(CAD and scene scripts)
>> begin
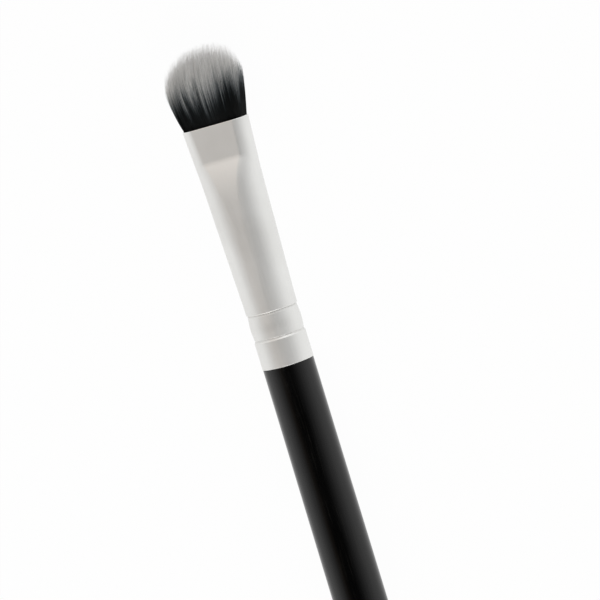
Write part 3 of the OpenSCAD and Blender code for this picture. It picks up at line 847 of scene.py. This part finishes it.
    # slice that binds the roots
    disc = add(
        "GeometryNodeMeshCylinder", {"Vertices": size["sliceSides"], "Depth": 1}, fill_type="TRIANGLE_FAN"
    )
    flatHalf = add(
        "ShaderNodeCombineXYZ",
        {"X": size["mouthHalfDepth"], "Y": size["mouthHalfWidth"], "Z": size["sliceDepth"]},
    )
    sliceShare = add("ShaderNodeCombineXYZ", {"X": size["sliceShare"], "Y": size["sliceShare"], "Z": 1})
    sliceSize = add("ShaderNodeVectorMath", [flatHalf, sliceShare], operation="MULTIPLY")
    sliceFoot = add("ShaderNodeMath", [lay["mouthX"], size["rootDepth"]], operation="SUBTRACT")
    sliceMiddle = add("ShaderNodeMath", [size["sliceDepth"], 0.5, sliceFoot], operation="MULTIPLY_ADD")
    slicePlace = add("ShaderNodeCombineXYZ", {"X": sliceMiddle, "Z": lay["axisZ"]})
    bound = add(
        "GeometryNodeTransform",
        {"Geometry": disc.outputs["Mesh"], "Translation": slicePlace, "Rotation": (0, math.pi / 2, 0),
         "Scale": sliceSize},
    )
    joined = add("GeometryNodeJoinGeometry", {"Geometry": smooth})
    tree.links.new(bound.outputs[0], joined.inputs[0])
    real = add("GeometryNodeRealizeInstances", {"Geometry": joined})
    finished = add("GeometryNodeSetMaterial", {"Geometry": real, "Material": finish})
    add("NodeGroupOutput", {"Geometry": finished})
    return tree


tuftTree = makeTuftTree(makeFibre())
tuftBands = {"tuft_core": (0.0, 0.5), "tuft_outer": (0.5, 1.0)}  # shares of the section, from its middle out
for name, (innerArea, outerArea) in tuftBands.items():
    tuftPiece = buildPiece(name, tuftTree, {**tuft, "innerArea": innerArea, "outerArea": outerArea})
    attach(tuftPiece, "root")
    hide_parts("tuft")
    print(name + ":", len(tuftPiece.data.polygons), "faces")


# Plug inside the ferrule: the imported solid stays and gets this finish
resin = {
    "base": "#B07A2C",
    "deep": "#8A5A1B",
    "roughness": 0.16,
    "ior": 1.54,
    "streaks": 1.4 * mm,
    "bubbles": 0.3 * mm,
    "bubbleFrom": 0.05,  # how far from its middle a bubble's wall rises and where it ends, in spacings
    "bubbleTo": 0.2,
    "bubbleFelt": 0.2,
    "bubbleDepth": 0.03 * mm,
}


# Cast amber resin: glossy and warm, with slow streaks and tiny bubbles under its skin
def makeResin():
    material, add = newMaterial("cast amber resin")
    place = add("ShaderNodeTexCoord").outputs["Object"]
    streaks = add(
        "ShaderNodeTexNoise", {"Vector": place, "Scale": 1 / resin["streaks"], "Detail": 3, "Distortion": 1.2}
    )
    colour = add(
        "ShaderNodeMix",
        {"Factor": streaks, "A": toLinear(resin["base"]), "B": toLinear(resin["deep"])},
        data_type="RGBA",
    )
    bubbles = add("ShaderNodeTexVoronoi", {"Vector": place, "Scale": 1 / resin["bubbles"]})
    pits = add(
        "ShaderNodeMapRange",
        {"Value": bubbles.outputs["Distance"],
         "From Min": resin["bubbleFrom"], "From Max": resin["bubbleTo"]},
    )
    dimples = add(
        "ShaderNodeBump", {"Height": pits, "Strength": resin["bubbleFelt"], "Distance": resin["bubbleDepth"]}
    )
    shader = add(
        "ShaderNodeBsdfPrincipled",
        {"Base Color": colour, "Roughness": resin["roughness"], "IOR": resin["ior"], "Normal": dimples},
    )
    add("ShaderNodeOutputMaterial", {"Surface": shader})
    return material


# Sleeve round the tenon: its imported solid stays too
adhesive = {
    "base": "#E6DAB6",
    "dull": "#CDBE93",
    "roughness": 0.5,
    "unevenness": 0.1,  # of its roughness
    "ripples": 0.8 * mm,
    "rippleFelt": 0.3,
    "rippleDepth": 0.04 * mm,
}


# Set wood adhesive: pale cream, dull, with shallow ripples where it was squeezed
def makeAdhesive():
    material, add = newMaterial("set wood adhesive")
    place = add("ShaderNodeTexCoord").outputs["Object"]
    ripples = add("ShaderNodeTexNoise", {"Vector": place, "Scale": 1 / adhesive["ripples"], "Detail": 4})
    colour = add(
        "ShaderNodeMix",
        {"Factor": ripples, "A": toLinear(adhesive["base"]), "B": toLinear(adhesive["dull"])},
        data_type="RGBA",
    )
    rough = add(
        "ShaderNodeMapRange",
        {"Value": ripples, "To Min": adhesive["roughness"] - adhesive["unevenness"],
         "To Max": adhesive["roughness"] + adhesive["unevenness"]},
    )
    skin = add(
        "ShaderNodeBump",
        {"Height": ripples, "Strength": adhesive["rippleFelt"], "Distance": adhesive["rippleDepth"]},
    )
    shader = add("ShaderNodeBsdfPrincipled", {"Base Color": colour, "Roughness": rough, "Normal": skin})
    add("ShaderNodeOutputMaterial", {"Surface": shader})
    return material


for nodeName, finish in (("root_plug", makeResin()), ("tenon_glue", makeAdhesive())):
    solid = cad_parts[nodeName]
    if not solid.data.materials:
        solid.data.materials.append(None)
    for holder in solid.material_slots:
        holder.link = "OBJECT"
        holder.material = finish
print("inner pieces finished")


# Studio: a pale table, soft daylight all round that is dimmer overhead, and three soft lamps
studio = {
    "tableSide": 6.0,  # metres
    "tableColour": "#F4F4F4",
    "tableGlow": 0.97,  # share of plain white that the camera sees in the table
    "roundStrength": 1.08,
    "coreStrength": 0.008,  # of the dark patch over the handle
    "endStrength": 0.8,  # of its paler ends beyond the tail and over the tuft
    "coreTilt": 8,  # degrees of the patch's middle off the zenith, towards -Y
    "rightFrom": 6,  # degrees round the brush from there to where it starts to brighten, and where it ends
    "rightTo": 104,
    "leftFrom": 17,
    "leftTo": 98,
    "coreAlong": -0.12,  # place of its middle along the brush, as a share of the way to the horizon
    "endFrom": 0.18,  # and how far from there it starts to end, and has ended
    "endTo": 0.48,
    "warmAt": 30,  # degrees round the brush, to the left, of the middle of the warm band, and half its width
    "warmHalf": 21,
    "warmColour": "#FFE6CF",
}


def makeTable():
    material, add = newMaterial("white paper sweep")
    rays = add("ShaderNodeLightPath")
    seen = add(
        "ShaderNodeMath", [rays.outputs["Is Camera Ray"], rays.outputs["Is Glossy Ray"]], operation="MAXIMUM"
    )
    seenOrThrough = add("ShaderNodeMath", [seen, rays.outputs["Is Transmission Ray"]], operation="MAXIMUM")
    glow = add("ShaderNodeMath", [seenOrThrough, studio["tableGlow"]], operation="MULTIPLY")
    paper = add("ShaderNodeBsdfDiffuse", {"Color": toLinear(studio["tableColour"])})
    white = add("ShaderNodeEmission", {"Color": toLinear(whiteHex)})
    surface = add("ShaderNodeMixShader", [glow, paper, white])
    add("ShaderNodeOutputMaterial", {"Surface": surface})
    half = studio["tableSide"] / 2
    mesh = bpy.data.meshes.new("table")
    corners = [(-half, -half, 0), (half, -half, 0), (half, half, 0), (-half, half, 0)]
    mesh.from_pydata(corners, [], [(0, 1, 2, 3)])
    mesh.materials.append(material)
    table = bpy.data.objects.new("table", mesh)
    bpy.context.scene.collection.objects.link(table)


# Daylight all round, dimmer overhead: dark over the handle, paler over the tuft, a little warm at its left
def makeDaylight():
    world = bpy.data.worlds.new("studio")
    world.use_nodes = True
    world.node_tree.nodes.clear()
    add = partial(addNode, world.node_tree)
    direction = add("ShaderNodeTexCoord").outputs["Generated"]
    facing = add("ShaderNodeVectorMath", [direction], operation="NORMALIZE")
    tilt = math.radians(studio["coreTilt"])
    axes = ((1, 0, 0), (0, math.cos(tilt), math.sin(tilt)), (0, -math.sin(tilt), math.cos(tilt)))
    along, aside, over = [
        add("ShaderNodeVectorMath", [facing, axis], operation="DOT_PRODUCT").outputs["Value"] for axis in axes
    ]
    # degrees round the brush's axis, from the middle of the dark patch
    turn = add("ShaderNodeMath", [aside, over], operation="ARCTAN2")
    around = add("ShaderNodeMath", [turn, 180 / math.pi], operation="MULTIPLY")

    # 1 up to the first value and 0 from the last
    def fade(value, first, last):
        sockets = {"Value": value, "From Min": first, "From Max": last, "To Min": 1, "To Max": 0}
        return add("ShaderNodeMapRange", sockets, interpolation_type="SMOOTHSTEP")

    toLeft = fade(around, studio["leftFrom"], studio["leftTo"])
    toRight = fade(around, -studio["rightFrom"], -studio["rightTo"])
    inPatch = add("ShaderNodeMath", [toLeft, toRight], operation="MULTIPLY")
    fromMiddle = add("ShaderNodeMath", [along, studio["coreAlong"]], operation="SUBTRACT")
    farAlong = add("ShaderNodeMath", [fromMiddle], operation="ABSOLUTE")
    beforeEnd = fade(farAlong, studio["endFrom"], studio["endTo"])
    patch = add(
        "ShaderNodeMapRange",
        {"Value": beforeEnd, "To Min": studio["endStrength"], "To Max": studio["coreStrength"]},
    )
    strength = add(
        "ShaderNodeMapRange", {"Value": inPatch, "To Min": studio["roundStrength"], "To Max": patch}
    )
    fromWarm = add("ShaderNodeMath", [around, studio["warmAt"]], operation="SUBTRACT")
    offWarm = add("ShaderNodeMath", [fromWarm], operation="ABSOLUTE")
    warmth = fade(offWarm, 0, studio["warmHalf"])
    colour = add(
        "ShaderNodeMix",
        {"Factor": warmth, "A": toLinear(whiteHex), "B": toLinear(studio["warmColour"])},
        data_type="RGBA",
    )
    sky = add("ShaderNodeBackground", {"Color": colour, "Strength": strength})
    add("ShaderNodeOutputWorld", {"Surface": sky})
    bpy.context.scene.world = world


# Square lamps aimed at the joint, in metres
lamps = {
    "over": {"place": (0.1, 0.06, 0.25), "side": 0.08, "watts": 0.02},
    "beyond": {"place": (0.45, -0.12, 0.07), "side": 0.15, "watts": 0.2},
    "behind": {"place": (-0.45, 0, 0.25), "side": 0.3, "watts": 1},
}


def makeLamp(name, settings):
    data = bpy.data.lights.new(name, "AREA")
    data.shape = "SQUARE"
    data.size = settings["side"]
    data.energy = settings["watts"]
    lamp = bpy.data.objects.new(name, data)
    spot = Vector(settings["place"])
    aim = (joint - spot).to_track_quat("-Z", "Y")
    lamp.matrix_world = Matrix.Translation(spot) @ aim.to_matrix().to_4x4()
    bpy.context.scene.collection.objects.link(lamp)


makeTable()
makeDaylight()
for lampName, lampSettings in lamps.items():
    makeLamp(lampName, lampSettings)
print("studio set")


# Camera above the brush, a little towards -Y and the tuft, with the axis leaning left in the picture
shot = {
    "toCamera": (0.094, -0.266, 0.959),
    "distance": 900 * mm,
    "axisLean": 16.9,  # degrees to the left of upright
    "jointPixel": (288.1, 362.75),  # where the joint lies in the picture, from its top left
    "pictureSide": 600,  # pixels
    "pixelsPerMm": 7.375,
    "sensor": 36,  # mm
    "nearest": 0.01,  # metres
    "farthest": 50,
}


def makeCamera():
    back = Vector(shot["toCamera"]).normalized()
    axis = Vector((1, 0, 0))
    alongAxis = (axis - back * axis.dot(back)).normalized()
    square = back.cross(alongAxis)
    lean = math.radians(shot["axisLean"])
    right = -math.sin(lean) * alongAxis - math.cos(lean) * square
    up = math.cos(lean) * alongAxis - math.sin(lean) * square
    pixel = mm / shot["pixelsPerMm"]
    middle = shot["pictureSide"] / 2
    jointRight = (shot["jointPixel"][0] - middle) * pixel
    jointUp = (middle - shot["jointPixel"][1]) * pixel
    eye = joint + back * shot["distance"] - right * jointRight - up * jointUp
    data = bpy.data.cameras.new("camera")
    data.sensor_width = shot["sensor"]
    data.lens = shot["sensor"] * shot["distance"] / (shot["pictureSide"] * pixel)
    data.clip_start, data.clip_end = shot["nearest"], shot["farthest"]
    camera = bpy.data.objects.new("camera", data)
    turn = Matrix((right, up, back)).transposed()
    camera.matrix_world = Matrix.Translation(eye) @ turn.to_4x4()
    bpy.context.scene.collection.objects.link(camera)
    bpy.context.scene.camera = camera


makeCamera()
bpy.context.scene.view_settings.view_transform = "Standard"
print("camera set")
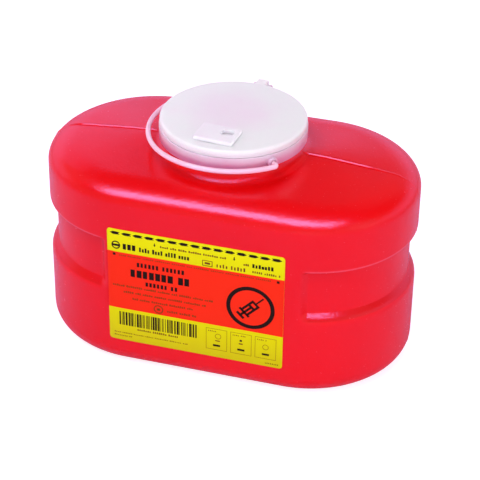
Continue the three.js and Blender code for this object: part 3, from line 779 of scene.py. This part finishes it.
>> end
WRITTEN REQUEST: From the listing above, collect every line that mentions the word "nodeName".

FULL ANSWER:
for nodeName, finish in (("root_plug", makeResin()), ("tenon_glue", makeAdhesive())):
    solid = cad_parts[nodeName]